Asking for a friend—has anyone seen two identical starting materials end up with a 10–25% cost difference based purely on HTS classification?
This has been coming up more frequently with aluminum extrusions in aerospace. The starting point is the same, but the outcome at import can look very different.
It comes down to classification
Tariffs are determined by how a product is classified when it enters the United States. For aluminum extrusions, a common baseline is HTS code 7604.21.00, which covers aluminum alloy bars and profiles in their raw form. This typically applies when the material is imported in a basic state, such as cut-to-length but otherwise unworked.
Compare that to HTS code 8807.30.00, which applies to parts of airplanes or helicopters. This classification is used when the material is no longer considered general-use stock, but a defined aircraft component.
Why the code changes
Classification is based on the condition of the product at the time of import, along with its intended use. A product may qualify under 8807.30.00 when it has undergone machining or finishing, aligns to a specific aerospace drawing or geometry, and is clearly identifiable as a part rather than raw material.
At that point, the extrusion has effectively moved from being a commodity input to a functional component within an aircraft system.
Where Canada fits in
Some companies are introducing secondary processing in Canada before importing into the U.S. This isn’t about avoiding compliance. It’s about aligning the product’s final condition with how it is classified.
We actually ran into this firsthand. We were notified on an order we placed that the tariff structure had changed—what we had originally modeled as a duty on material cost was now being applied to the full order value. That shift alone dramatically increased our landed cost.
After digging into it further, we realized the parts could potentially be classified under 8807.30.00 instead of 7604.21.00, based on the level of processing and how they were defined at import.
That led to a bigger realization: in our case, the processing step we were already doing (or could do upstream) was directly influencing how the product was being treated from a customs standpoint.
This is where the concept of substantial transformation comes into play, as the processing changes how the product is defined from a classification perspective.
A simple comparison
A raw extrusion imported under 7604.21.00 is treated as a material input.
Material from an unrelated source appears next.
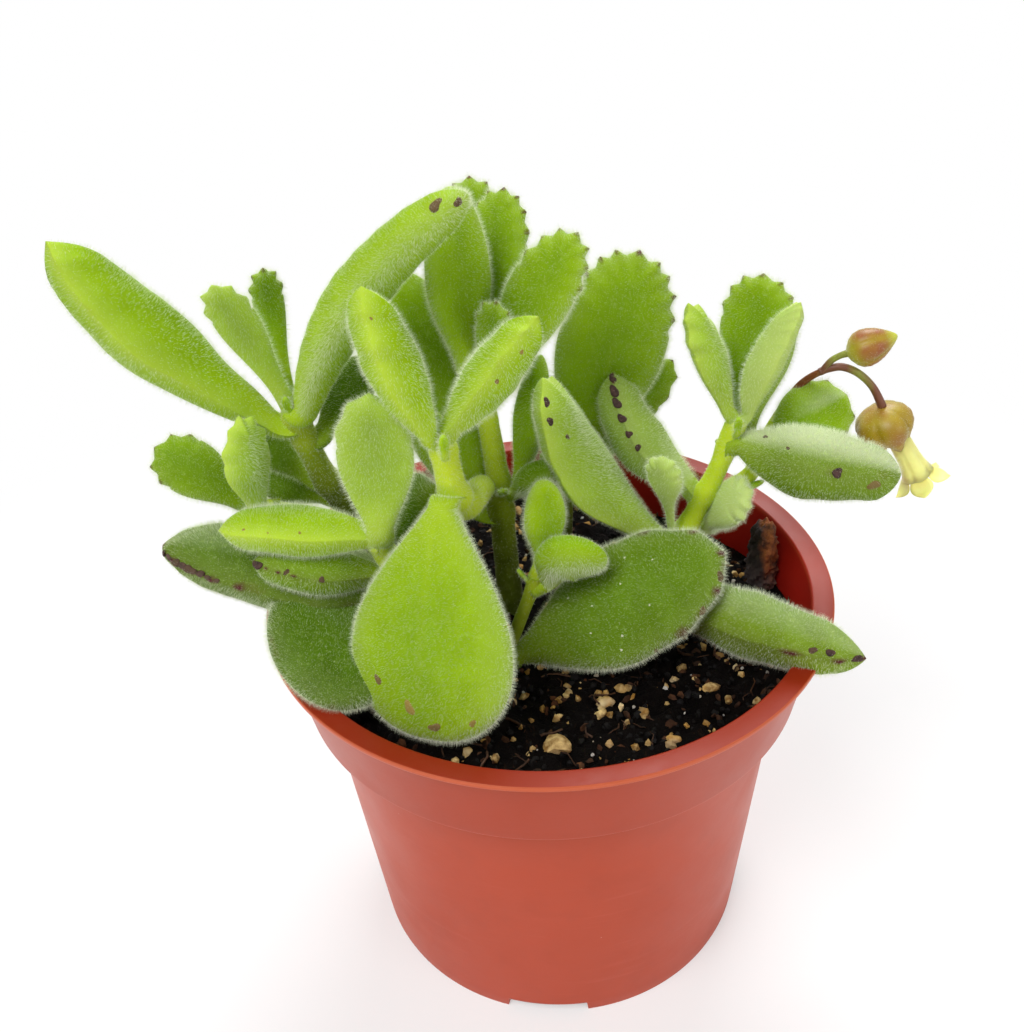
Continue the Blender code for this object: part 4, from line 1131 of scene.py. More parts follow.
def pebble(x, y, size, flatness, soil, seed):
    """Points and faces of one grit stone lying on the soil."""
    ball = bmesh.new()
    bmesh.ops.create_icosphere(ball, subdivisions=3, radius=0.5)
    points = np.array([vertex.co for vertex in ball.verts])
    faces = [[vertex.index for vertex in face.verts] for face in ball.faces]
    ball.free()
    grow = 1.12 + 0.20 * wobble(points, 2.6, seed) + 0.08 * wobble(points, 7.0, seed + 3)
    facets = points.copy()
    for cut in range(11):
        turn, tip = 2.4 * cut + seed, math.sin(1.7 * cut + 0.9 * seed)
        way = np.array([math.cos(turn) * math.cos(tip), math.sin(turn) * math.cos(tip), math.sin(tip)])
        beyond = np.maximum(facets @ way - (0.36 + 0.05 * math.sin(3.1 * cut + seed)), 0)
        facets = facets - 0.85 * beyond[:, None] * way
    points = facets * grow[:, None] * size * np.array([1.2, 0.85 + 0.1 * math.sin(seed), flatness * 1.2])
    turn = seed * 1.3
    spin = np.array([
        [math.cos(turn), -math.sin(turn), 0], [math.sin(turn), math.cos(turn), 0], [0, 0, 1.0],
    ])
    points = points @ spin.T
    return points + np.array([x, y, soil_height(x, y, soil) + 0.22 * size * flatness]), faces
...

It carries higher tariff exposure and has no defined end use at the time of entry.
A machined component imported under 8807.30.00 is treated as an aircraft part. It reflects added value, a defined application, and often benefits from a more favorable duty structure.
What that means in real dollars
Consider a $500,000 shipment of extrusion. Imported as raw material under 7604.21.00, a 20% duty would result in roughly $100,000 in additional cost.
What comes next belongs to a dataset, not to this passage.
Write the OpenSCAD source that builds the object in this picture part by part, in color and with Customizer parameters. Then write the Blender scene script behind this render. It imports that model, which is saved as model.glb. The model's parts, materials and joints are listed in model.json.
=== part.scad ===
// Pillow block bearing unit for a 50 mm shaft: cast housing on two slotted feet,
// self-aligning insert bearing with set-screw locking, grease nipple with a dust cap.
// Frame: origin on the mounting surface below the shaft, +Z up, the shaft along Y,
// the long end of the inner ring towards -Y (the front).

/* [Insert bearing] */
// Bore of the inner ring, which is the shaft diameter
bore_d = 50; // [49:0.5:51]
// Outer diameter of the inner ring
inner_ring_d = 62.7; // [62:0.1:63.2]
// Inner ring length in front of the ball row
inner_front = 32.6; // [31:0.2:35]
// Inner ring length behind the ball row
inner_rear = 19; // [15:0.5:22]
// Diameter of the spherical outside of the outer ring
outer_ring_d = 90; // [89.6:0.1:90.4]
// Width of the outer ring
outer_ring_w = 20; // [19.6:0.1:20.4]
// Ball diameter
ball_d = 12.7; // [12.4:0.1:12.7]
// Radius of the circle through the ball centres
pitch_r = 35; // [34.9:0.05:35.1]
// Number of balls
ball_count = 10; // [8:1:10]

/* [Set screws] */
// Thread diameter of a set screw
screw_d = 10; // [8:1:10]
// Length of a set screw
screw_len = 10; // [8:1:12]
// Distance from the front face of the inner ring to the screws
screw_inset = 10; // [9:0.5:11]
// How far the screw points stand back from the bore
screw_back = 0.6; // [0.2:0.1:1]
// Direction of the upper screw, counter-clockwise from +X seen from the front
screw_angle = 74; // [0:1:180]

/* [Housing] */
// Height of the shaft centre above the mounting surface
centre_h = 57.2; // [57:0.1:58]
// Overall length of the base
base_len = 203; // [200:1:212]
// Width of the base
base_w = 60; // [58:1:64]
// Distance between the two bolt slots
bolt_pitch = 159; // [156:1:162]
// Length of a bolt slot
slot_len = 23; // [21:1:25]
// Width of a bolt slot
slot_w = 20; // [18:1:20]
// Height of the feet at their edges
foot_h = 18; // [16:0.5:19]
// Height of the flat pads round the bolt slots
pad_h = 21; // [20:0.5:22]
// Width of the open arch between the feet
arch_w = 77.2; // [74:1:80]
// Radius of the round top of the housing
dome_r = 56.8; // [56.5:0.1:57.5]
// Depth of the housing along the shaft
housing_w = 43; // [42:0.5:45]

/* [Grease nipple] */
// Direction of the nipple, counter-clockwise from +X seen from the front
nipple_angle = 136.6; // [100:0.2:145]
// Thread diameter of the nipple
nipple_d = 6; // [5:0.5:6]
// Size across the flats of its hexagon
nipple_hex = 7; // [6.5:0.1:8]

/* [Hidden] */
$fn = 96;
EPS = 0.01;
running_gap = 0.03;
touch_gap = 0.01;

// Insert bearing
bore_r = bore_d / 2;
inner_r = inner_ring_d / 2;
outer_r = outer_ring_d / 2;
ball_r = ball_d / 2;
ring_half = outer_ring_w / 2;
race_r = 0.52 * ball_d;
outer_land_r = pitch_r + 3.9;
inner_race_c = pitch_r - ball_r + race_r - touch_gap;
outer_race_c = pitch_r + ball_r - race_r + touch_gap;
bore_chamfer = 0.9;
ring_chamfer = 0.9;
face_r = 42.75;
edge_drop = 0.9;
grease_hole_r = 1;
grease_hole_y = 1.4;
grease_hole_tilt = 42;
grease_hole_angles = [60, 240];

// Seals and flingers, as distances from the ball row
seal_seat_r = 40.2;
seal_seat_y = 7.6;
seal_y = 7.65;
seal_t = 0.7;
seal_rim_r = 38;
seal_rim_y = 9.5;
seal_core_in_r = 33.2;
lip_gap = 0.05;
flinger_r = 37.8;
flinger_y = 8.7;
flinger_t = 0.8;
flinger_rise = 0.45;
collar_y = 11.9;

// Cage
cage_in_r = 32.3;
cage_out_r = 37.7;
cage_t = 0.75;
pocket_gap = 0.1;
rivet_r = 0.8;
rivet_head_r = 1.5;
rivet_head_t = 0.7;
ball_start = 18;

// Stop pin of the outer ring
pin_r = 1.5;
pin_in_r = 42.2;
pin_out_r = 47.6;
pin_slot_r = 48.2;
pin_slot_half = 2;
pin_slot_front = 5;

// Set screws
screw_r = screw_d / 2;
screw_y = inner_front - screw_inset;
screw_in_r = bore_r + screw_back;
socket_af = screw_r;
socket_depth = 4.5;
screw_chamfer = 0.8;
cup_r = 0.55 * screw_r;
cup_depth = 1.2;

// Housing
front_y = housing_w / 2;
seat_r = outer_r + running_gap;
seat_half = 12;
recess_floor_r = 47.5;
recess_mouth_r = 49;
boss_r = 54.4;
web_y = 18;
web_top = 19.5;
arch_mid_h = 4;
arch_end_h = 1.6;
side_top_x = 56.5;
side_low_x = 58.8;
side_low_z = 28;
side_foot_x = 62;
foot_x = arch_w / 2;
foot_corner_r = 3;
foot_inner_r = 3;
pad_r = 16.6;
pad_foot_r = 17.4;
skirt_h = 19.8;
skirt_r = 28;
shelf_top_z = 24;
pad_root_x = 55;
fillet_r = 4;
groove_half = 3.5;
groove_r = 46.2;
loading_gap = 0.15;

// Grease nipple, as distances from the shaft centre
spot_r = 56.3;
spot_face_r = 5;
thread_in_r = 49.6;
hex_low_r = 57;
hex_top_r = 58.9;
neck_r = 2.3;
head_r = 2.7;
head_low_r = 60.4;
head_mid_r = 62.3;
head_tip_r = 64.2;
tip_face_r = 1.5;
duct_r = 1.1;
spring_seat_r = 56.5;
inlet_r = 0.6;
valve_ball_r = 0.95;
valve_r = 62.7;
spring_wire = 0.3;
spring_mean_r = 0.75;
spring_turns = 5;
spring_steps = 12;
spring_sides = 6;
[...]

If that same material is processed and imported as a finished aircraft component under 8807.30.00, the duty impact may be significantly reduced or eliminated altogether. Even after accounting for processing and logistics, total landed cost savings can fall in the 10–25% range.
This only works if it’s done right
This approach depends on legitimate processing, accurate classification, and proper documentation. The work performed must support the shift in classification, and internal teams need to be aligned across engineering, sourcing, and compliance.
Misclassification carries real risk, including penalties and retroactive duties, so this is not something to approach casually.
Final thought
Tariffs are often treated as a fixed cost, but in many cases they are not. They are directly tied to how a product is defined at the time it crosses the border.
A small shift in classification can have a meaningful impact on total cost. The question is whether that detail is being actively evaluated—or simply accepted.